Leading US Hispanic broadcaster Univision Communications has bought USA Broadcasting, the television station group of USA Networks, for $1.1 billion in cash. The Spanish-language network has also assumed USA Broadcasting's liability of $100 million, according to USA Networks spokesperson, Adrienne Becker. USA Networks had acquired USA Broadcasting's 13 full power stations for $250 million when it bought Silver King Communications in 1995.

According to Barry Diller, Chairman and CEO of USA Networks, two factors had prompted their decision to sell USA Broadcasting: "One, a realistic assessment of our inability to either go it alone or join in an equal partnership with a stronger broadcast group to build the stations into competitive forces in their markets and two, the desire to focus our time, effort and investments in the Entertainment sector of our Company, on cable program services and the production and distribution of television and theatrical motion pictures."

USA Networks had been seeking a buyer for the loss making USA Broadcasting since late last year.

"In hindsight, we were probably overly ambitious in attempting to develop these television stations locally," Diller added.

"As the U.S. Hispanic market continues to expand, we believe there will be tremendous demand for Spanish-language entertainment," said A. Jerrold Perenchio, Chairman and Chief Executive Officer of Univision. "The stations that we are purchasing from USA Broadcasting are highly complementary to our existing broadcast assets, and we will be able to significantly leverage the combined assets in order to realize greater value and provide our viewer base with additional Spanish-language content."

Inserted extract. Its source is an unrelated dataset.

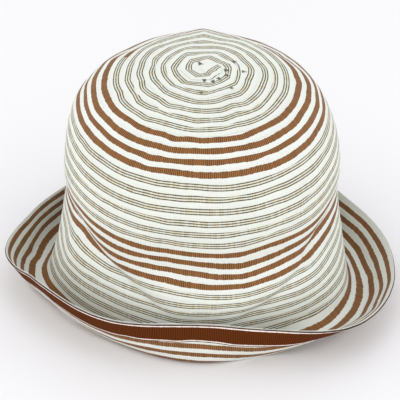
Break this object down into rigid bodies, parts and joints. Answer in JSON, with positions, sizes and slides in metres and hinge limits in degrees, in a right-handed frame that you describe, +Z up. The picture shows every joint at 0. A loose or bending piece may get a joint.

The acquisition of USA Network's 13 fully owned stations as well as its minority interests in four additional full power stations will provide Univision with duopolies in seven of the top eight U.S. Hispanic markets. Univision already holds a more than an 80% share of the market. Competitors Telemundo and the upcoming Azteca America, partly owned by Mexico's second largest broadcaster TV Azteca, will have to contend with an even stronger rival.